═════ Data extract ═════

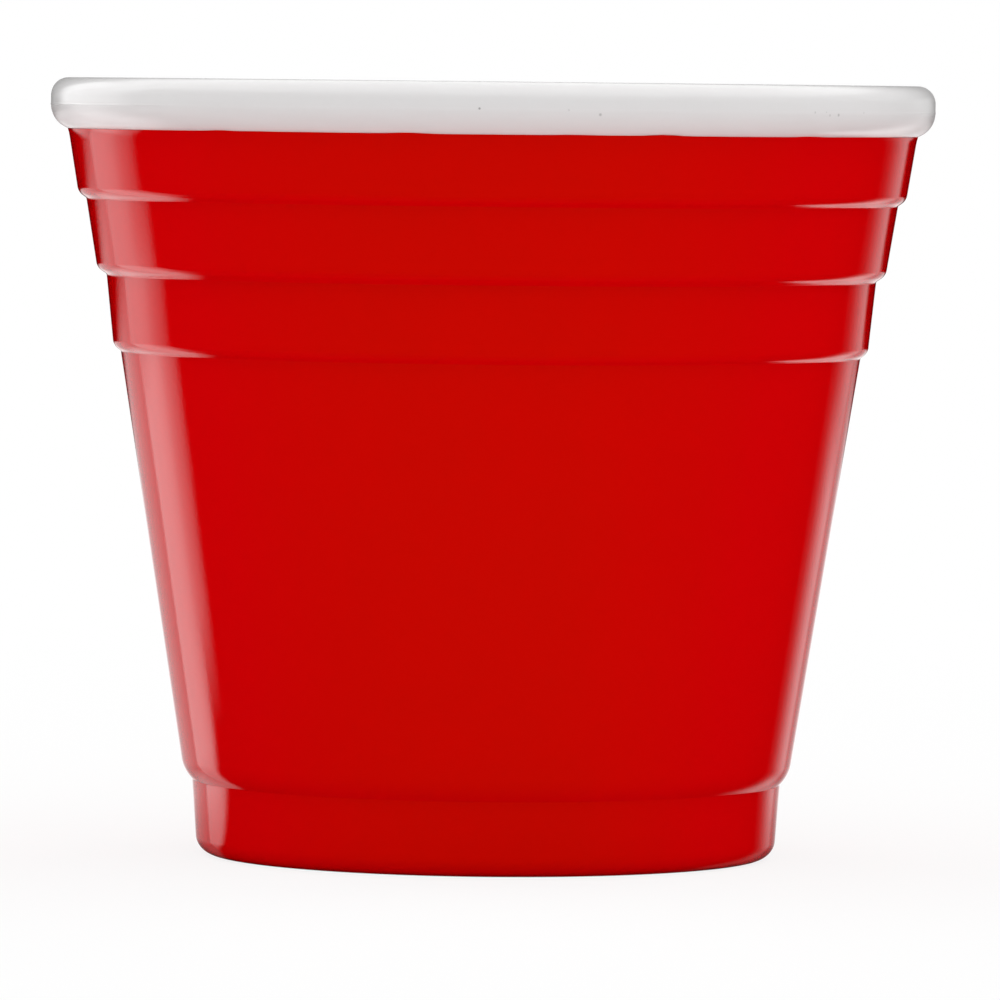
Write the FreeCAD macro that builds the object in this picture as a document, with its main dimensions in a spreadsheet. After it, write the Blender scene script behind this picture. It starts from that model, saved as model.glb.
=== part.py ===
import FreeCAD, Part
import math
import os

import Sketcher

# A small two-colour drinking cup for shots, moulded in two shots that stay bonded:
#   white_inner_cup  the white first shot: floor, inner wall and the thick bead round the mouth
#   red_outer_cup    the red second shot: stepped and tapered outer wall, shoulder and foot
# Frame: origin at the centre of the foot's underside, +Z up along the cup's axis.
# Both pieces are sections turned about Z, drawn in the XZ plane as radius and height.

# ---------------------------------------------------------------- driving sizes
# Lengths in millimetres, angles in degrees.
driving_sizes = {
    "rim_diameter": 60.0,       # over the bead, without the split line
    "overall_height": 52.6,
    # bead round the mouth
    "bead_height": 3.45,        # from the top down to the red wall
    "bead_overhang": 1.2,       # how far the bead stands out from the red wall
    "bead_round": 1.2,          # both edges of the lip
    "split_drop": 1.8,          # mould split line, below the top
    "split_width": 0.14,
    "split_proud": 0.05,
    # stepped wall, from the bead down: three bands, each ending in a sloping ledge
    "upper_band": 4.3,
    "middle_band": 4.7,
    "lower_band": 4.83,
    "upper_draft": 9.3,         # lean of each band and of the main wall from upright
    "middle_draft": 9.3,
    "lower_draft": 6.0,
    "wall_draft": 9.0,
    "upper_ledge": 0.55,        # how far each ledge steps in
    "middle_ledge": 0.65,
    "lower_ledge": 0.5,
    "ledge_slope": 35.0,        # underside of a ledge, from level
    "ledge_round": 0.8,         # lip of each ledge
    "inner_ledge_round": 1.0,   # same steps, felt inside the cup
    # shoulder and foot
    "shoulder_round": 2.4,
    "foot_height": 5.1,
    "foot_step": 0.5,           # how far the foot is set in from the wall
    "foot_draft": 4.3,
    "base_round": 1.3,
    # underside: a standing ring round a shallow recess, with the gate's stub in the middle
    "foot_ring": 3.2,           # from the foot's sharp corner to the recess
    "recess_depth": 0.8,
    "recess_draft": 25.0,
    "gate_diameter": 2.4,
    "gate_height": 0.35,
    # thickness of the two shots
    "shell_wall": 1.3,
    "liner_wall": 1.2,
    "shell_floor": 1.6,         # above the recess
    "liner_floor": 1.2,
    "floor_round": 6.0,         # corner where the two shots meet round the floor
}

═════

What is expected: Write the complete data out, exactly as above.

Exercise answer:
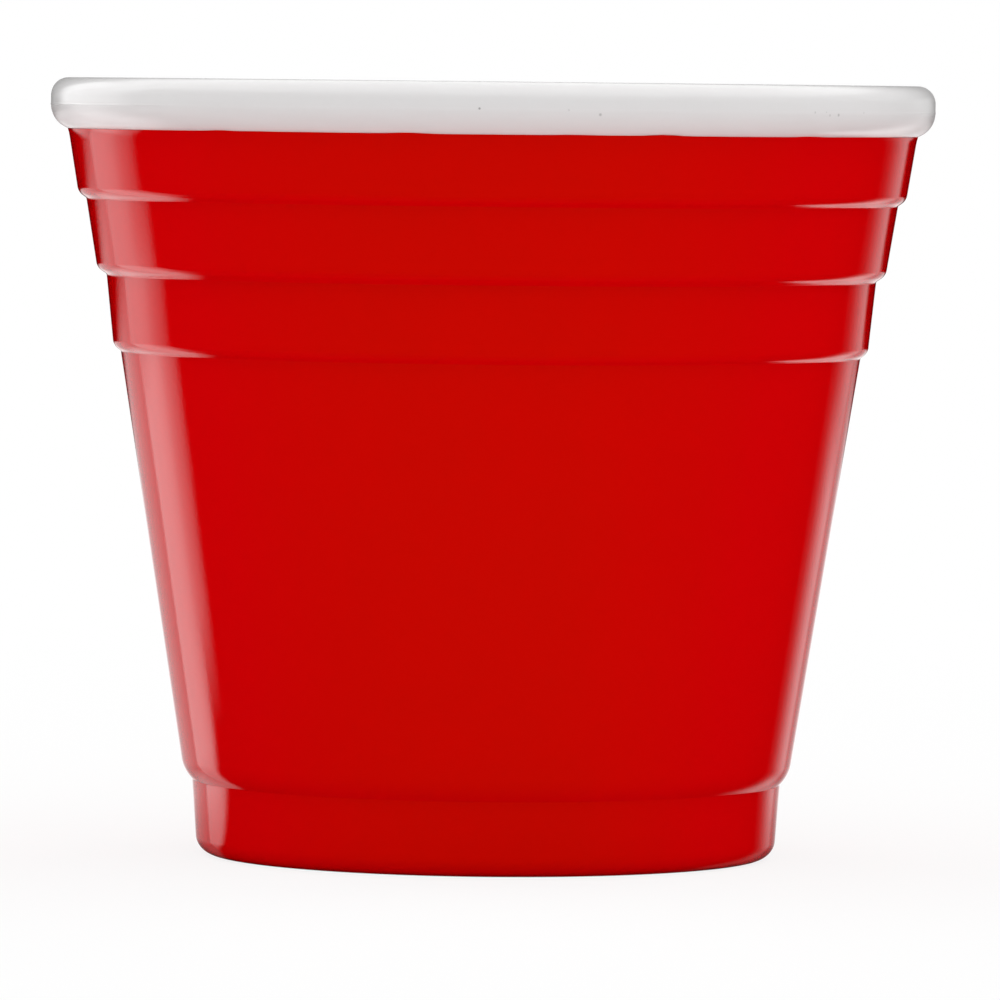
Write the FreeCAD macro that builds the object in this picture as a document, with its main dimensions in a spreadsheet. After it, write the Blender scene script behind this picture. It starts from that model, saved as model.glb.
=== part.py ===
import FreeCAD, Part
import math
import os

import Sketcher

# A small two-colour drinking cup for shots, moulded in two shots that stay bonded:
#   white_inner_cup  the white first shot: floor, inner wall and the thick bead round the mouth
#   red_outer_cup    the red second shot: stepped and tapered outer wall, shoulder and foot
# Frame: origin at the centre of the foot's underside, +Z up along the cup's axis.
# Both pieces are sections turned about Z, drawn in the XZ plane as radius and height.

# ---------------------------------------------------------------- driving sizes
# Lengths in millimetres, angles in degrees.
driving_sizes = {
    "rim_diameter": 60.0,       # over the bead, without the split line
    "overall_height": 52.6,
    # bead round the mouth
    "bead_height": 3.45,        # from the top down to the red wall
    "bead_overhang": 1.2,       # how far the bead stands out from the red wall
    "bead_round": 1.2,          # both edges of the lip
    "split_drop": 1.8,          # mould split line, below the top
    "split_width": 0.14,
    "split_proud": 0.05,
    # stepped wall, from the bead down: three bands, each ending in a sloping ledge
    "upper_band": 4.3,
    "middle_band": 4.7,
    "lower_band": 4.83,
    "upper_draft": 9.3,         # lean of each band and of the main wall from upright
    "middle_draft": 9.3,
    "lower_draft": 6.0,
    "wall_draft": 9.0,
    "upper_ledge": 0.55,        # how far each ledge steps in
    "middle_ledge": 0.65,
    "lower_ledge": 0.5,
    "ledge_slope": 35.0,        # underside of a ledge, from level
    "ledge_round": 0.8,         # lip of each ledge
    "inner_ledge_round": 1.0,   # same steps, felt inside the cup
    # shoulder and foot
    "shoulder_round": 2.4,
    "foot_height": 5.1,
    "foot_step": 0.5,           # how far the foot is set in from the wall
    "foot_draft": 4.3,
    "base_round": 1.3,
    # underside: a standing ring round a shallow recess, with the gate's stub in the middle
    "foot_ring": 3.2,           # from the foot's sharp corner to the recess
    "recess_depth": 0.8,
    "recess_draft": 25.0,
    "gate_diameter": 2.4,
    "gate_height": 0.35,
    # thickness of the two shots
    "shell_wall": 1.3,
    "liner_wall": 1.2,
    "shell_floor": 1.6,         # above the recess
    "liner_floor": 1.2,
    "floor_round": 6.0,         # corner where the two shots meet round the floor
}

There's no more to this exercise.